Succedeva anche a scuola?

“Quasi mai, la scuola e gli alunni sono stati la mia salvezza. Da parte dei ragazzi ci sono stati pochi episodi ma a quell’età non è altro che un gioco di ruolo. Poi, non appena entravo in classe per la prima lezione mi amavano e diventavo il loro ‘prof’ preferito. Episodi spiacevoli sono successi con alcuni colleghi maschi, parlavano alle mie spalle e, in mia assenza, distruggevano il lavoro che facevo in classe. Mentre io insegnavo la libertà, loro incitavano i miei alunni più effeminati a una mascolinità tossica. Purtroppo gli insegnanti ignorano queste tematiche, in questo paese manca una formazione adeguata”.

Come ti sentivi?

"All’inizio credevo di avere le allucinazioni, sono arrivato a pensare di essere pazzo, mi ripetevo che forse stavo ingigantendo io il problema. Poi un giorno, facendo una passeggiata con due colleghi, loro hanno notato che le persone mi guardavano e ridevano, in continuazione. I miei colleghi, scioccati, mi hanno chiesto come facevo a vivere in questo modo e una di loro mi ha detto 'io finirei in psichiatria dopo due giorni'. Allora mi sono reso conto che quelle risate per me erano la normalità. La violenza più grande che ho subito, e per questo ho lasciato la città, è il fatto di essermi convinto che meritavo quelle occhiate. Ancora adesso sto lavorando su me stesso per capire che non merito tutto questo”. 

Che differenze hai notato a Trieste rispetto ad altre città?

"A volte capita di sentirsi ridere dietro, poi se si guardano le persone in faccia queste abbassano lo sguardo. Quello che ho notato qui rispetto ad altre città è che la provocazione era spesso un affronto, la gente aspettava la mia reazione e quando li guardavo, come a dimostrare che non avevo paura, rischiavo lo scontro fisico.

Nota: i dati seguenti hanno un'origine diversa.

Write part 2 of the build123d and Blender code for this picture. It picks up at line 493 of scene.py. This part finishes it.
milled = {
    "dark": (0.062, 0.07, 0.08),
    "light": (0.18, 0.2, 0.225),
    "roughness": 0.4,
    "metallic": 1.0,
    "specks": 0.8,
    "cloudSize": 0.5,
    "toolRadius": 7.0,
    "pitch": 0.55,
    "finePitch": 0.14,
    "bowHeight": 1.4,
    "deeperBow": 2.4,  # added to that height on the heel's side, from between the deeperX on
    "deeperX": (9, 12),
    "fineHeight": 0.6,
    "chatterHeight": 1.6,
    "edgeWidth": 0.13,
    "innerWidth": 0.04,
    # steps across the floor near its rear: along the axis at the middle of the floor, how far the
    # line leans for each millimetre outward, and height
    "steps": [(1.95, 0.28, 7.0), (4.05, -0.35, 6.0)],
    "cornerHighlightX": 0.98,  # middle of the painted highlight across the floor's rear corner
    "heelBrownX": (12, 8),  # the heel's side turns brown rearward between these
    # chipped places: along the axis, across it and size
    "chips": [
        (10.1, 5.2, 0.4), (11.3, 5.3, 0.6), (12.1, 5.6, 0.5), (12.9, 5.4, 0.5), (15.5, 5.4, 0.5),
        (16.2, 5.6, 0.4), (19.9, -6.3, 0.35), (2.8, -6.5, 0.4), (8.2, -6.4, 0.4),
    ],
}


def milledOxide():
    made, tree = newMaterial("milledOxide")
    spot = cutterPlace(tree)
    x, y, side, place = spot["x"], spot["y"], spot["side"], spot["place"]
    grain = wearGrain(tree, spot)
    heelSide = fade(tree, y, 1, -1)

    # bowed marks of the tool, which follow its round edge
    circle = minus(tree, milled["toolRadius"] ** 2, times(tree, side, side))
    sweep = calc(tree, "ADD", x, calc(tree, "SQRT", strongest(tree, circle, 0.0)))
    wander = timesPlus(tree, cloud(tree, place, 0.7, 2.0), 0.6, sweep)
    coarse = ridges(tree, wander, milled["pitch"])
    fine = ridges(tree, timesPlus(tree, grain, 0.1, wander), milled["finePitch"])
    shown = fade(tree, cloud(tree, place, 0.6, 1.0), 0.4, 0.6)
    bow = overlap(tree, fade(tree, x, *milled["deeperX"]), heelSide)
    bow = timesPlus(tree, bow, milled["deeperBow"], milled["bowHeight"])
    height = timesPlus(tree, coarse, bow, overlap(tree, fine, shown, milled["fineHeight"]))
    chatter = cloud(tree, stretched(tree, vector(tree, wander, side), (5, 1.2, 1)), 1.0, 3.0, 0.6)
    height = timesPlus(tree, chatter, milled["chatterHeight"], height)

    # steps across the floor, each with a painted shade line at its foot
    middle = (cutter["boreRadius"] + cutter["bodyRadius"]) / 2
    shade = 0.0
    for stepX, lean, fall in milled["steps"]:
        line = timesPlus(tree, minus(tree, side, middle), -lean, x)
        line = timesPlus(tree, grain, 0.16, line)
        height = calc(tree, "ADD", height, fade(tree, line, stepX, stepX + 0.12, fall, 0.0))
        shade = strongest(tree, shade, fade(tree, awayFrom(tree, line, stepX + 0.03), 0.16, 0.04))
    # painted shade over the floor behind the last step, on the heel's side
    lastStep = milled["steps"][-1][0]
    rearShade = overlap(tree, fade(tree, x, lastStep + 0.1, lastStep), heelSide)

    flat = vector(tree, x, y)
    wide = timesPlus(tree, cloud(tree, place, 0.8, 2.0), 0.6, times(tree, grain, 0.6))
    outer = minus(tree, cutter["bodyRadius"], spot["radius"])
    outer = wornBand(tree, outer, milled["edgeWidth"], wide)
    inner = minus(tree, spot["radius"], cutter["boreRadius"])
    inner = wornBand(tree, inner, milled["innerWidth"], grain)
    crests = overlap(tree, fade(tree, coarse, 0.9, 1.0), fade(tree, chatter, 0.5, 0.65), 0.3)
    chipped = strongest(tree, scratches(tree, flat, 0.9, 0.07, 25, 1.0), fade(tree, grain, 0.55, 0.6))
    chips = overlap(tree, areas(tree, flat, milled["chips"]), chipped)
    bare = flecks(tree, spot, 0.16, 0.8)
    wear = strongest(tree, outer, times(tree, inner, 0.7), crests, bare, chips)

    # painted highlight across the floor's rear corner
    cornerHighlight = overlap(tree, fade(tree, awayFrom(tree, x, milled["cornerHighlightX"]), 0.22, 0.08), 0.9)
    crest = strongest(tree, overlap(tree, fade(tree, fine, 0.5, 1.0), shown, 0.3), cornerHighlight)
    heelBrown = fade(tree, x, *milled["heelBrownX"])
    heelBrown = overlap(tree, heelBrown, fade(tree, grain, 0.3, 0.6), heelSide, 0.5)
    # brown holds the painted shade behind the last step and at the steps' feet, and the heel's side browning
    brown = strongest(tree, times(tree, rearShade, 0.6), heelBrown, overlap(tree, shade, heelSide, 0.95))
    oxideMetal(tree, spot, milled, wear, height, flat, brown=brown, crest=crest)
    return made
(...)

Purtroppo l’LGBT è visto come un indifeso che deve rimanere zitto e tenersi gli insulti. Il mio non è un attacco alla città, l’omotransfobia è presente in tutta Italia (al momento salvo solo Bologna) io ho viaggiato tanto per questo problema, ogni weekend prendevo un treno e scappavo. Forse continuerò a pagare questo mio cambiamento ovunque ma adesso mi sento meno solo”.

Com’è la tua vita adesso? 

“Avere vicino la famiglia e gli amici di una vita aiuta molto, inoltre a Lecce c’è una realtà queer molto attiva e forte, rimarrò qui un anno e insegnerò in una scuola privata. Sto affrontando un percorso di identità e per il momento continuo a usare il pronome maschile perché non voglio forzare le tappe”.

Cosa significa essere transgender oggi?

“La persona transgender ha bisogno di essere vista e riconosciuta perché il disagio di tutte le forme del transgenderismo, dai non binary fino ai transessuali, è che spesso siamo ripudiati e negati. Questo accade perché una bellezza androgina confonde le idee e distrugge gli schemi. Sradicare gli schemi richiede sacrificio, comprensione e nuova analisi, la gente non è disposta a farlo. Il nostro non è un capriccio, il mio è un bisogno di far capire che non faccio parte di una categoria in cui gli altri vogliono inserirmi. Un look neutro non è un costume di carnevale, noi vogliamo solo essere riconosciuti mentre la società etichetta come 'fuori di testa' ciò che non può collocare, lo fa sentire scomodo e inesistente. Il make up non è un ornamento, io quando metto il mascara guardo il mondo con occhi diversi. La moda non è un capriccio, è rivoluzione, perché può portare al riconoscimento di tutti”.